Das sind große Worte für die provinziellen, miesen und versteinerten Verhältnisse in Deutschland. Aber es lohnt, auf diese Muster zu achten, denn sie zeichnen sich auch hierzulande ab. Bei den Anti-Hartz-Demonstrationen haben die Demonstranten den Spieß umgedreht und der Regierung die Spaltung vorgeworfen. Der Spruch »Wir sind das Volk!« meint auch: Spaltet uns nicht ab, schließt uns nicht aus, holt uns wieder ins Boot. Lieber ausgebeutet werden, als gar nichts mehr sein. Das ist rationales Handeln unter kapitalistischen Bedingungen. Die Leute sind nicht dumm, sondern stellen Überlegungen an, wie sie wohl am besten durchkommen. Zurzeit wird ihnen die Rechnung präsentiert: Wählt bei der Bundestagswahl wieder die SPD, denn mit der Union wird alles noch schlimmer!

Die IG Metall etwa hat sich beim Opel-Streik nicht als »Verräterin« erwiesen. Ihre Taktik zur Beendigung des Streiks hatte zum Zweck, sich wieder als starke Verhandlungspartnerin ins Spiel zu bringen. Auch das folgt einer bestimmten Rationalität, der des institutionalisierten Klassenkampfes: Stellt den Kampf für eure Interessen ein, und wir holen das Beste für euch raus!

Diese Rationalität fußt auf dem Widerspruch, dass das sozial Unvereinbare sich jeweils als Teil eines großen gesellschaftlichen Konsenses ausdrückt. Bürgerliche Demokratie heißt: Mit jeder Machtdemonstration unterschreiben die Leute eine Unterlassungserklärung. Sie demonstrieren mit dem Spruch »Wir sind das Volk!« und bleiben dann doch wieder zuhause. An diesem Widerspruch hätte radikale Kritik anzusetzen.

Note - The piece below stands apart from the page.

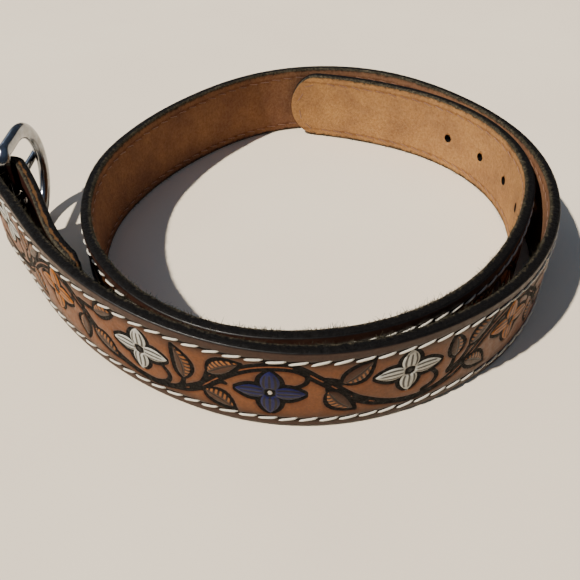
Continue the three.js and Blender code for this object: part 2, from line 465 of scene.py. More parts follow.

Der soziale Antagonismus bleibt gebannt in ein System, das seine Überwindung unmöglich macht und das noch nicht einmal den sozialen Status quo garantieren kann. Die Lohnabhängigen kommen zu ihrem Recht, das Recht zu demonstrieren und zu streiken, und werden dabei um den Zweck – sagen wir ganz bescheiden: ein sorgenfreies Leben ohne Gewalt – gebracht. Solange sie diesen Widerspruch nicht reflektieren, werden sie auch weiterhin das Volk bleiben wollen und darauf hoffen, dass das Management es am Ende gut mit ihnen meint.